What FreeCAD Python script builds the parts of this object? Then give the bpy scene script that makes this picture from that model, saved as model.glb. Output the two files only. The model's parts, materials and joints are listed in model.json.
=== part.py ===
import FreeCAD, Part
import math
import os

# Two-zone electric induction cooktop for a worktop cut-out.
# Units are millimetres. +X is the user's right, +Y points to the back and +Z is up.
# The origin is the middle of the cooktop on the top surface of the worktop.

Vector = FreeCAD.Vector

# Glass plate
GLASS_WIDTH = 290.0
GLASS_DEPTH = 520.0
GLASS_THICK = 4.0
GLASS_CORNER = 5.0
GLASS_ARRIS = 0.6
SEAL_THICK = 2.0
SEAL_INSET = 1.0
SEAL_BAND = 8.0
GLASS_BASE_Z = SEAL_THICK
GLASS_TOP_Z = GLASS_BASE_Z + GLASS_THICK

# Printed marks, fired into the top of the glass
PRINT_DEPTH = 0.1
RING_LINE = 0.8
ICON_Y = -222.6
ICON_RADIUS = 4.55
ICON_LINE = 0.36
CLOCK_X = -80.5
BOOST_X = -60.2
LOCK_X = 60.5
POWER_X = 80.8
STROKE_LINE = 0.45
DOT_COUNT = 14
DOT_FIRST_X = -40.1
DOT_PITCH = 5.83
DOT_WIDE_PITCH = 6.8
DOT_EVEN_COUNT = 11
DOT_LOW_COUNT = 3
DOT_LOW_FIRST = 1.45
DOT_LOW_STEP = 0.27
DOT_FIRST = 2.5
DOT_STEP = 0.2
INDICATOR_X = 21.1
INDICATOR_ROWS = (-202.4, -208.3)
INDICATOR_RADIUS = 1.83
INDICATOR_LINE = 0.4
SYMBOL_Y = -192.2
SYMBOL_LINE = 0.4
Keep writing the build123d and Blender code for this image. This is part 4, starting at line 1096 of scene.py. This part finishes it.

***

WHAT IS NEEDED: The records above are to be repeated exactly, in their entirety.

WRITTEN RESPONSE:
What FreeCAD Python script builds the parts of this object? Then give the bpy scene script that makes this picture from that model, saved as model.glb. Output the two files only. The model's parts, materials and joints are listed in model.json.
=== part.py ===
import FreeCAD, Part
import math
import os

# Two-zone electric induction cooktop for a worktop cut-out.
# Units are millimetres. +X is the user's right, +Y points to the back and +Z is up.
# The origin is the middle of the cooktop on the top surface of the worktop.

Vector = FreeCAD.Vector

# Glass plate
GLASS_WIDTH = 290.0
GLASS_DEPTH = 520.0
GLASS_THICK = 4.0
GLASS_CORNER = 5.0
GLASS_ARRIS = 0.6
SEAL_THICK = 2.0
SEAL_INSET = 1.0
SEAL_BAND = 8.0
GLASS_BASE_Z = SEAL_THICK
GLASS_TOP_Z = GLASS_BASE_Z + GLASS_THICK

# Printed marks, fired into the top of the glass
PRINT_DEPTH = 0.1
RING_LINE = 0.8
ICON_Y = -222.6
ICON_RADIUS = 4.55
ICON_LINE = 0.36
CLOCK_X = -80.5
BOOST_X = -60.2
LOCK_X = 60.5
POWER_X = 80.8
STROKE_LINE = 0.45
DOT_COUNT = 14
DOT_FIRST_X = -40.1
DOT_PITCH = 5.83
DOT_WIDE_PITCH = 6.8
DOT_EVEN_COUNT = 11
DOT_LOW_COUNT = 3
DOT_LOW_FIRST = 1.45
DOT_LOW_STEP = 0.27
DOT_FIRST = 2.5
DOT_STEP = 0.2
INDICATOR_X = 21.1
INDICATOR_ROWS = (-202.4, -208.3)
INDICATOR_RADIUS = 1.83
INDICATOR_LINE = 0.4
SYMBOL_Y = -192.2
SYMBOL_LINE = 0.4
Keep writing the build123d and Blender code for this image. This is part 4, starting at line 1096 of scene.py. This part finishes it.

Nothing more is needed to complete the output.